Pero en las callejuelas de Itza, la palabra que se escuchó, aunque vino acompanada de una sonrisa, no era la esperada. Ez da hemen. Estupendo, una vez más, algo entendimos mal. Y una vez más, allí estábamos, perdidos en Euskal Herria.
Aunque no del todo. Al otro lado de la montaña, en una avenida de Aitzoain, bajo la mirada circunspecta de la Benemérita, cientos de personas se encadenaban mutuamente, levantaban los brazos, salían en oleadas a la carretera, agradecían con gritos los claxones de los coches, se fotografiaban, enviaban mensajes desde sus móviles, hasta que rompieron a aplaudir cuando se anunció que se había logrado. Y entonces, cuando tocaba recoger y marcharse, nadie se quiso ir. Y durante unos minutos nadie se movió. Y fue ese momento el más significativo.

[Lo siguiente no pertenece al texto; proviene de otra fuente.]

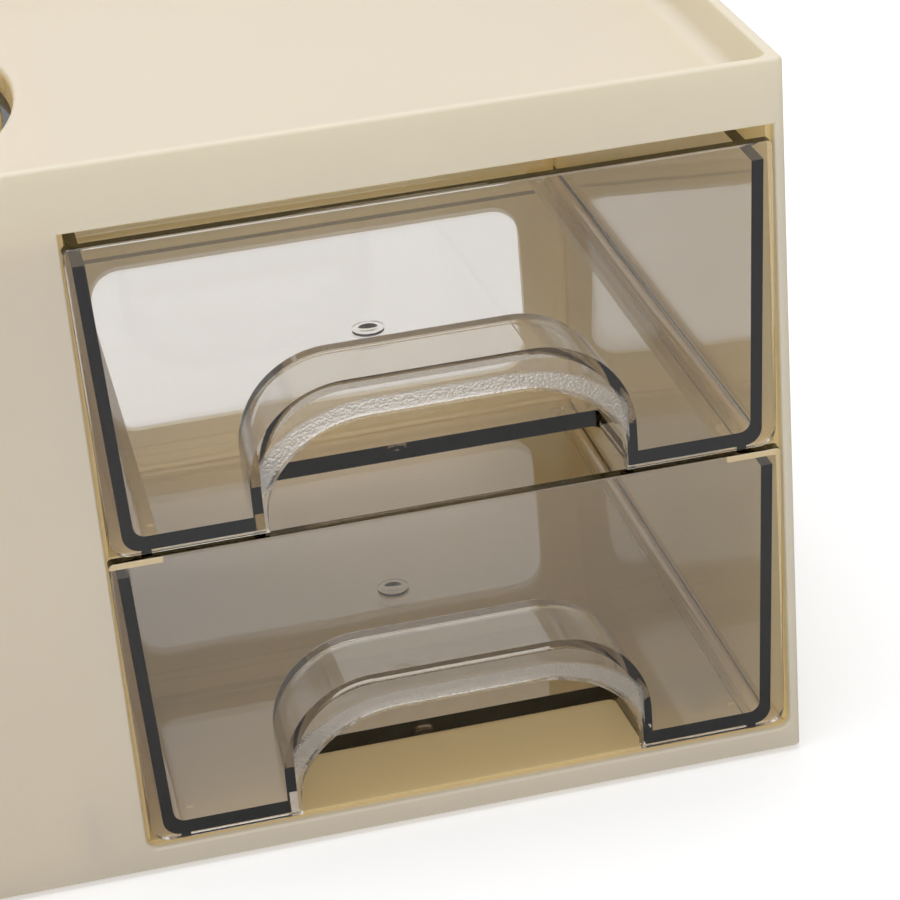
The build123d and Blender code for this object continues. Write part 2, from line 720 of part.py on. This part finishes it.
def cutter_blade():
    """A thin steel blade with a row of pointed teeth along its upper edge."""
    half = blade_width / 2
    root = blade_length() - blade_tooth_depth
    pitch = blade_width / blade_teeth
    points = [(half, root), (half, 0.2), (-half, 0.2), (-half, root)]
    for index in range(blade_teeth):
        x = -half + index * pitch
        points.append((x + pitch / 2, root + blade_tooth_depth))
        if index < blade_teeth - 1:
            points.append((x + pitch, root))
    plane = blade_frame()
    blade = extrude(plane * make_face(Polyline(*points, close=True)), -blade_thickness)
    if (blade.center() - plane.origin).Z < 0:
        blade = extrude(plane * make_face(Polyline(*points, close=True)), blade_thickness)
    for x in (-rivet_spread / 2, rivet_spread / 2):
        hole = plane * Pos(x, blade_length() * 0.42, 0) * Cylinder(rivet_radius, 4)
        blade -= hole
    return blade


def blade_rivets():
    """Two domed studs that hold the blade on its slope."""
    plane = blade_frame()
    up = 1 if plane.z_dir.Z > 0 else -1
    studs = []
    for x in (-rivet_spread / 2, rivet_spread / 2):
        place = plane * Pos(x, blade_length() * 0.42, 0)
        shank_length = blade_thickness + 0.1
        shank = place * Pos(0, 0, up * shank_length / 2) * Cylinder(rivet_radius - 0.05, shank_length)
        head_middle = blade_thickness + 0.05 + rivet_head / 2
        head = place * Pos(0, 0, up * head_middle) * Cylinder(rivet_head_radius, rivet_head)
        studs.append(shank + head)
    return Compound(studs)


# ---- Write the parts ----
nodes = {
    "case_shell": case_shell,
    "base_frame": base_frame,
    "base_screws": base_screws,
    "upper_drawer": lambda: placed_drawer(upper_z),
    "lower_drawer": lambda: placed_drawer(lower_z),
    "pen_cup": pen_cup,
    "cup_divider": cup_divider,
    "glide_ring": glide_ring,
    "pivot_washer": pivot_washer,
    "pivot_screw": pivot_screw,
    "tape_axle": tape_axle,
    "tape_hub_left": lambda: tape_hub(-1),
    "tape_hub_right": lambda: tape_hub(1),
    "tape_core": tape_core,
    "tape_roll": tape_roll,
    "tape_tail": tape_tail,
    "cutter_holder": cutter_holder,
    "cutter_blade": cutter_blade,
    "blade_rivets": blade_rivets,
}
foot_places = {
    "foot_front_left": (-foot_x, -foot_y),
    "foot_front_middle": (cup_x + hole_radius / 2, -foot_y),
    "foot_front_right": (foot_x, -foot_y),
    "foot_rear_left": (-foot_x, foot_y),
    "foot_rear_middle": (cup_x + hole_radius / 2, foot_y),
    "foot_rear_right": (foot_x, foot_y),
}

os.makedirs("parts", exist_ok=True)
for name, make in nodes.items():
    export_step(make(), f"parts/{name}.step")
for name, (x, y) in foot_places.items():
    export_step(foot(x, y), f"parts/{name}.step")
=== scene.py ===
import json
import math

import bpy
from mathutils import Euler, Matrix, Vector


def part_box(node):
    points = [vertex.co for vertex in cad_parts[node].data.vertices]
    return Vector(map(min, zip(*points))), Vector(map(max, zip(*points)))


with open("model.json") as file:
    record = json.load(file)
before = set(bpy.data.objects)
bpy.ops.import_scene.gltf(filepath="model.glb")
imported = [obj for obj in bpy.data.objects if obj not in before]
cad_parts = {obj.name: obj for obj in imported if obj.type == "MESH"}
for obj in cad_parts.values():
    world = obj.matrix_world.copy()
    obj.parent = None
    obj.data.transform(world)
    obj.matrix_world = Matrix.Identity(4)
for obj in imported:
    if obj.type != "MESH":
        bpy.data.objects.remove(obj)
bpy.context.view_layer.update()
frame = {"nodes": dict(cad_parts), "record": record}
scene = bpy.context.scene

# ---- Named values, in metres unless they say otherwise ----
MM = 0.001

camera_place = (1.45 * MM, -460.8 * MM, 268.2 * MM)
camera_turn = (63.356, 4.350, -13.070)    # degrees about X, Y and Z
camera_lens = 114.79                      # millimetres, for a picture 36 mm wide

outer_skin = (0.8 * MM, 1.6 * MM)         # depth at which a case wall turns from outside to inside, where its painted warm glow begins
roof_skin = (0.4 * MM, 1.2 * MM)          # the same in the tray floor, up from the base's top
through_colour = (0.90, 0.80, 0.55, 1.0)  # of the light that comes through the case's walls

plastic_sheet = 2.0 * MM                  # an ordinary wall of the clear plastic
sheet_passes = (0.935, 0.925, 0.912)      # share of red, green and blue that such a wall lets through
lamp_passes = (0.985, 0.980, 0.975, 1.0)  # share of the lamps' light that one of its faces lets through
plastic_ior = 1.54
wave_depth = 0.25 * MM                    # slow waves that moulding leaves in the clear plastic

runner_drop = 0.4 * MM                    # the drawer's lowest point, under its front plate
mouth_flat = 11.0 * MM                    # finger opening: half of its flat top
mouth_foot = 2.5 * MM                     # its straight feet
mouth_bend = (18.0 * MM, 14.5 * MM)       # radii of its corners
pocket_inside = 29.5 * MM                 # from its middle to the pocket's side walls
plate_skin = (0.5 * MM, 1.0 * MM)         # depth at which the grip ends, behind the plate's front
grip_starts = (1.03, 1.06)                # stippled band, as multiples of the opening's size
grip_ends = (1.20, 1.25)
grip_grain = 0.5 * MM
grip_depth = 0.12 * MM
grip_roughness = 0.3
grip_milkiness = 0.15                     # share of light that the stipple scatters

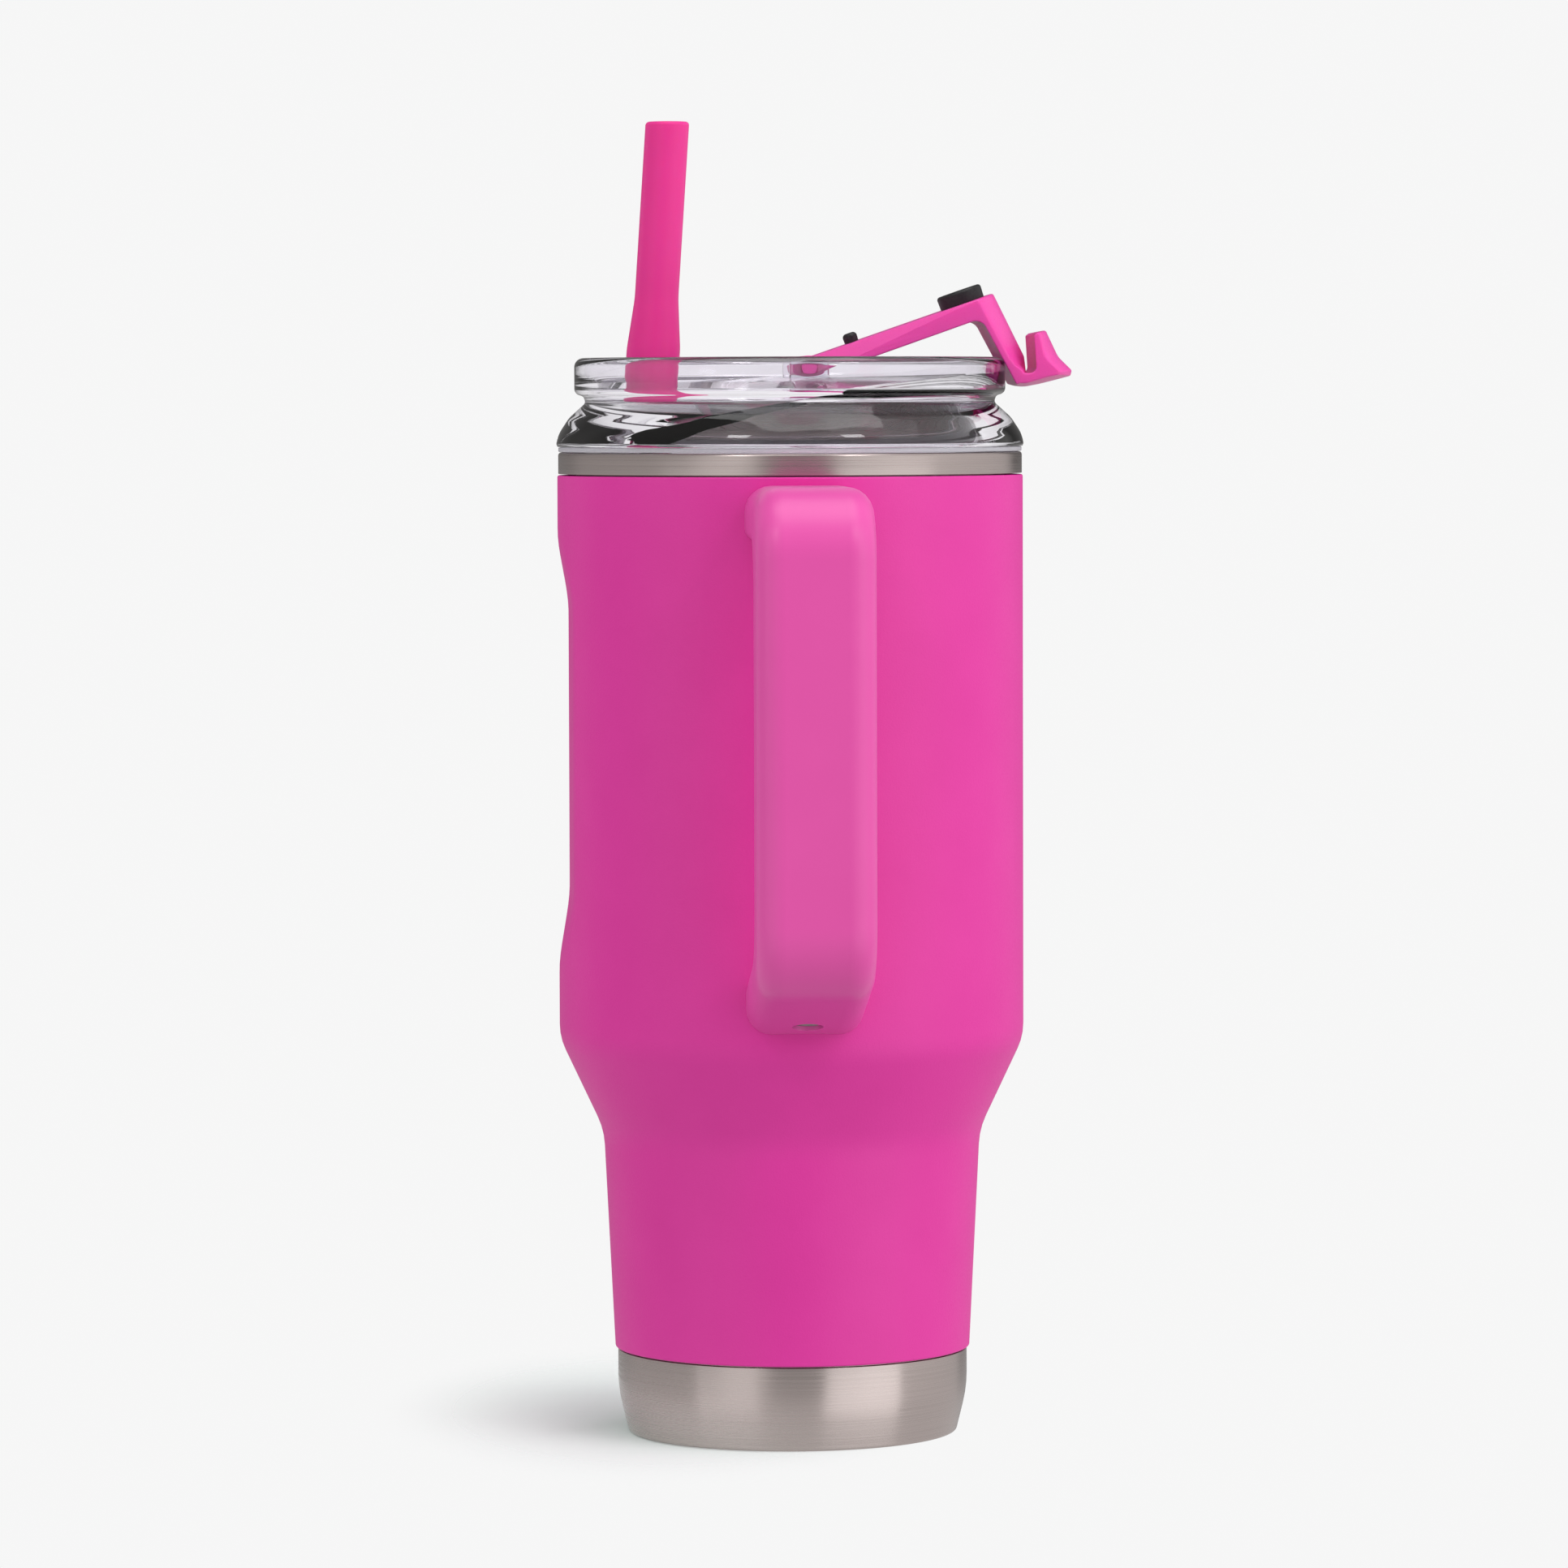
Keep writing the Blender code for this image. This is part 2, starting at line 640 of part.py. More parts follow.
# Corners (x, z, radius, and how far a corner moves in x and z at the cover's two sides)
FLANGE_INSIDE = [
    (-39.95, -9.40, 2.6, 1.5, 0.42),
    (-45.90, 6.20, 0.5, 0.9, -0.5),
]
BRIDGE_TOP = [
    (-47.60, 6.50, 0, 0.8, -0.8),
    (-51.05, 6.07, 0, 2.0, -0.85),
    (-54.68, 5.42, 0, 3.0, -0.8),
    (-58.05, 4.75, 0.5, 3.6, -0.5),
]
LEVER_OUTSIDE = [
    (-58.40, 3.55, 0.5, 3.6, 0.0),
    (-55.60, 0.45, 5.0, 3.6, 0.0),
    (-53.15, -5.60, 0.4, 2.4, 0.4),
]
RING_SLOT = [
    (-50.95, -5.15, 0.4, 1.3, 0.35),
    (-50.95, 3.75, 0, 1.3, 0.0),
    (-47.90, 3.75, 0, 1.4, 0.0),
    (-47.90, 1.40, 0, 3.2, 0.0),
]
FLANGE_OUTSIDE = [
    (-47.90, -0.20, 0, 4.2, 0.0),
    (-42.15, -14.40, 0.5, 4.2, 1.16),
]


def cover_outline():
    """Points (x, z, side shift in x and z, on the underside or not) round the shut cover."""
    first = math.radians(-113.3)
    last = math.radians(163.5)
    steps = 9
    points = []
    for step in range(steps + 1):
        angle = first + (last - first) * step / steps
        x = KNUCKLE_R * math.cos(angle)
        points.append((x, KNUCKLE_R * math.sin(angle), 0.0, 0.0, step == 0))
    corners = FLANGE_INSIDE + BRIDGE_TOP + LEVER_OUTSIDE + RING_SLOT + FLANGE_OUTSIDE
    line = [(*points[-1][:2], 0)] + [corner[:3] for corner in corners] + [(*points[0][:2], 0)]
    for index, corner in enumerate(corners):
        arc = rounded(line[index:index + 3])[1:-1]
        for point in arc:
            underside = corner is corners[-1] and point is arc[-1]
            points.append((point.x, point.y, corner[3], corner[4], underside))
    return points


def cover_point(point, level):
    """Place of an outline point at a share of the way from the middle to a side."""
    x, z, shift_x, shift_z, underside = point
    y = level * COVER_HALF
    if underside:
        height = FACET_RISE * (x - FACET_START_X)
        if abs(level) == 1.0:
            z += height
        elif abs(level) > 0.9:
            y = math.copysign(COVER_HALF - FACET_TILT * height, level)
    bend = (y / COVER_HALF) ** 2
    return ((x + shift_x * bend) * MM, y * MM, (z + shift_z * bend) * MM)


def cover_solid(name):
    """Skin the cover's outline from side to side."""
    outline = cover_outline()
    work = bmesh.new()
    rings = []
    for level in COVER_LEVELS:
        rings.append([work.verts.new(cover_point(point, level)) for point in outline])
    for near, far in zip(rings, rings[1:]):
        for index in range(len(outline)):
            after = (index + 1) % len(outline)
            work.faces.new((near[index], near[after], far[after], far[index]))
    work.faces.new(rings[0][::-1])
    work.faces.new(rings[-1])
    work.normal_update()
    bmesh.ops.triangulate(work, faces=work.faces, ngon_method="EAR_CLIP")
    bmesh.ops.recalc_face_normals(work, faces=work.faces)
    mesh = bpy.data.meshes.new(name)
    work.to_mesh(mesh)
    work.free()
    return add_object(name, mesh, PINK_PLASTIC)


def under_point(x, out):
    """Point on the arm's underside at x, and out from it along its normal."""
    z = UNDER_Z + x * UNDER_SLOPE
    return (x + out * math.sin(UNDER_ANGLE), 0.0, z - out * math.cos(UNDER_ANGLE))


def make_flip_cover(pivot):
    cover = cover_solid("flip_cover")
    reach = COVER_HALF + EAR_GAP + 2.3
    trunnions = rod("trunnions", (0, -reach, 0), (0, reach, 0), TRUNNION_R)
    combine(cover, trunnions, "UNION")
    spout_x, vent_x = SPOUT_PLUG["x"], VENT_PLUG["x"]
    spout_hole = rod("spout_stem_hole", under_point(spout_x, 1.0), under_point(spout_x, -2.9), 2.3)
    vent_hole = rod("vent_stem_hole", under_point(vent_x, 1.0), under_point(vent_x, -2.3), 1.3)
    combine(cover, spout_hole)
    combine(cover, vent_hole)
    for piece in (cover, trunnions, spout_hole, vent_hole):
        piece.parent = pivot


SPOUT_PLUG = {"x": -35.4, "radius": 5.0, "height": 3.2, "stem_r": 2.0, "stem_depth": 2.6, "edge": 0.8}
VENT_PLUG = {"x": -10.56, "radius": 1.6, "height": 2.2, "stem_r": 1.0, "stem_depth": 2.0, "edge": 0.9}


def make_plug(name, size, pivot):
    """Soft plug on the arm's underside, with a stem pressed into the arm."""
    radius, stem_r = size["radius"], size["stem_r"]
    plug = turned(name, [
        (0, size["stem_depth"], 0), (stem_r, size["stem_depth"], 0), (stem_r, -GAP, 0),
        (radius, -GAP, 0), (radius, -size["height"], size["edge"]), (0, -size["height"], 0),
    ], BLACK_SILICONE, SMALL_STEPS)
    plug.parent = pivot
    plug.location = Vector(under_point(size["x"], 0.0)) * MM
    plug.rotation_euler.y = -UNDER_ANGLE


# ---------------------------------------------------------------- straw

def make_straw():
    pivot = add_pivot("straw_slide", STRAW_X, STRAW_FLOOR_Z)
    collar_z = STRAW_FLOOR_Z + COLLAR_R * FLOOR_SLOPE + GAP
    grip_r = TUBE_R + GAP
    skirt_r = 4.9
    skirt_z = 204.0
    mouthpiece = turned("mouthpiece_upright", [
        (3.1, TIP_Z, 0), (TIP_R, TIP_Z, 0.7), (TIP_R, 247.5, 12), (COLLAR_R, 238.5, 12),
        (COLLAR_R, collar_z, 0), (skirt_r, collar_z, 0), (skirt_r, skirt_z, 0),
        (grip_r, skirt_z, 0), (grip_r, TUBE_TOP_Z + GAP, 0), (3.1, TUBE_TOP_Z + GAP, 0),
    ], None, SMALL_STEPS, closed=True)
    mouthpiece = evaluated_copy(mouthpiece, "straw_mouthpiece", PINK_SILICONE)
    for vertex in mouthpiece.data.vertices:
        height = vertex.co.z / MM - STRAW_FLOOR_Z
        vertex.co.x += max(height, 0.0) * TIP_LEAN * MM
        vertex.co.z -= STRAW_FLOOR_Z * MM
    sharpen(mouthpiece)
    tube = turned("straw_tube", [
        (TUBE_BORE_R, TUBE_TOP_Z, 0), (TUBE_R, TUBE_TOP_Z, 0),
        (TUBE_R, TUBE_FOOT_Z, 0), (TUBE_BORE_R, TUBE_FOOT_Z, 0),
    ], PINK_PLASTIC, SMALL_STEPS, closed=True)
    tube.location.z = -STRAW_FLOOR_Z * MM
    mouthpiece.parent = pivot
    tube.parent = pivot


def build():
    make_outer_shell()
    make_inner_liner()
    make_base_cup()
    make_port_closure()
    make_getter()
    make_handle()
    make_handle_fasteners()
    make_lid_body()
    make_seals()
    pivot = add_pivot("cover_hinge", HINGE_X, HINGE_Z)
    make_flip_cover(pivot)
    make_plug("spout_plug", SPOUT_PLUG, pivot)
    make_plug("vent_plug", VENT_PLUG, pivot)
    pivot.rotation_euler.y = CLOSING_ANGLE
    make_straw()


build()
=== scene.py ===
"""Looks of the insulated tumbler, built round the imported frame.

The frame is in metres, +Z up. Sizes below are in millimetres; those of the
outside come from the boxes of the frame's nodes.
"""
import json
import math

import bmesh
import bpy
from mathutils import Matrix, Vector


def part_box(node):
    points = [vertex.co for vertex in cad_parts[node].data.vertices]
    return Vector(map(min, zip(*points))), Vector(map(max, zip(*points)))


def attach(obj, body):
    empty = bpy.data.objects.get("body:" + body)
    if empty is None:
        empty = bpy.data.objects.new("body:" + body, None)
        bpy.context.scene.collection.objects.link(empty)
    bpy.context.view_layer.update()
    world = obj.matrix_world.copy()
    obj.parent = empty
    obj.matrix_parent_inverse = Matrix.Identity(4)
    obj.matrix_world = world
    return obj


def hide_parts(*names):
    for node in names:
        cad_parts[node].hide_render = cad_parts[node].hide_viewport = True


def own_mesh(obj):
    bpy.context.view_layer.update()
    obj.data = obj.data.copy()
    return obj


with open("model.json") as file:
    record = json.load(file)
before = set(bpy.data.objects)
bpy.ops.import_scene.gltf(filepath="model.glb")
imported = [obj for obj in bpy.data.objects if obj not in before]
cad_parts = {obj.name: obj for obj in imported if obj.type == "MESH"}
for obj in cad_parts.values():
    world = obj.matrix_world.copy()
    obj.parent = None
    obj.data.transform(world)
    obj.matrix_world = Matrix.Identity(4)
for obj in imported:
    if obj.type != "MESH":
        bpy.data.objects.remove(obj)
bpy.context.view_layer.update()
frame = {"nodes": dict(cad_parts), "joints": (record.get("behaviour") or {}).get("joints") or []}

MM = 0.001
FINE = 256                # facets round the body and the lid
MEDIUM = 96
SMALL = 64
ARC_STEP = math.radians(9)


def node_box(name):
    """Lowest and highest corner of a CAD node, in millimetres."""
    low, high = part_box(name)
    return Vector(low) / MM, Vector(high) / MM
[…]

En la mañana de ayer nos sentíamos perdidos. Y poco después, miles de desconocidos nos encontramos aquí, en Euskal Herria, dispuestos a reconocernos, con nada por perder y todo por ganar. Pero sobre todo, con la sensación de que ahora hay que ir más allá, hasta donde nos lleve nuestra propia voluntad. Con la sensación de que ya no estamos perdidos.